As any member of the rugby fraternity will attest to, such accidents can happen in any sport and the physical nature of the game doesn’t seem to be turning new players off the idea of taking to the game.

Mark Andrews moved to Ireland from his native Sydney 13 years ago. He has been Competitions Director of the Irish Women's’ Rugby Football Union for the last four and also serves as manager to the senior team.

He says: “It’s definitely growing. There are approximately 40 clubs in the country with about 1,000 players. The amount of youth players is rapidly expanding. There is now a professional development officer in each province. The IWRFU has now affiliated with the IRFU, which has been a huge help as well.”

The grassroots work is already bearing fruit. Ireland beat Scotland and won two Six Nations matches for the first time earlier this year and they finished eighth in the World Cup in 2006.

With some of the other nations boasting a player in the region of 20,000, that is a serious result for the volunteers and players who backbone the association here.

Unlike their male counterparts, the Irish internationals still wear their club jerseys and Blackrock v Highfield is fast becoming one of the game’s key rivalries.

Before Saturday, Highfield had gone unbeaten since August when the famous Blackrock club lowered their colours but the Cork side had exacted revenge with a 10-0 defeat in the league semi-finals the previous week.

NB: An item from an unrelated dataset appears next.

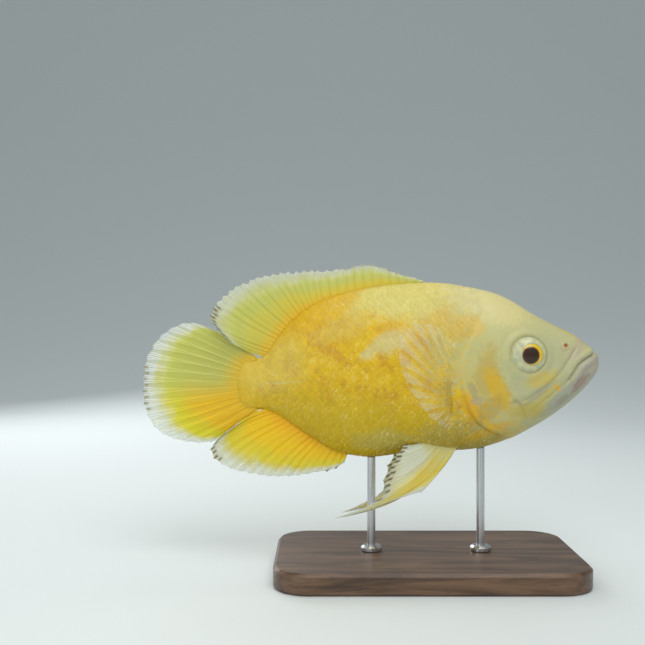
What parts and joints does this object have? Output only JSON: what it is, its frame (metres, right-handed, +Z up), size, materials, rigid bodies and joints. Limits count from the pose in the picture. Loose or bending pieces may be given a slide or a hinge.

Highfield’s reward was a trip to Portlaoise next week where they will attempt to bring UL Bohemians’ four-year reign as kingpins to a halt. While Portlaoise was the priority, defeat wasn’t part of their agenda in Dublin.

What transpired was a gripping game despite a dust bowl of a pitch and a tear inducing gale that made life miserable for the kickers, both from hand and ground.

Rock captain Orla Brennan was the catalyst for much of the good her side produced on the day and the thundering number eight got the scoreboard rolling with a fifth minute try after she peeled off the back of a scrum and touched down in the right corner.

The elements made Grace Davitt’s conversion an impossibility but Highfield out-half Norita Duggan was having more joy with the boot, her relieving kicks giving here side room to breath time and again in a difficult first quarter.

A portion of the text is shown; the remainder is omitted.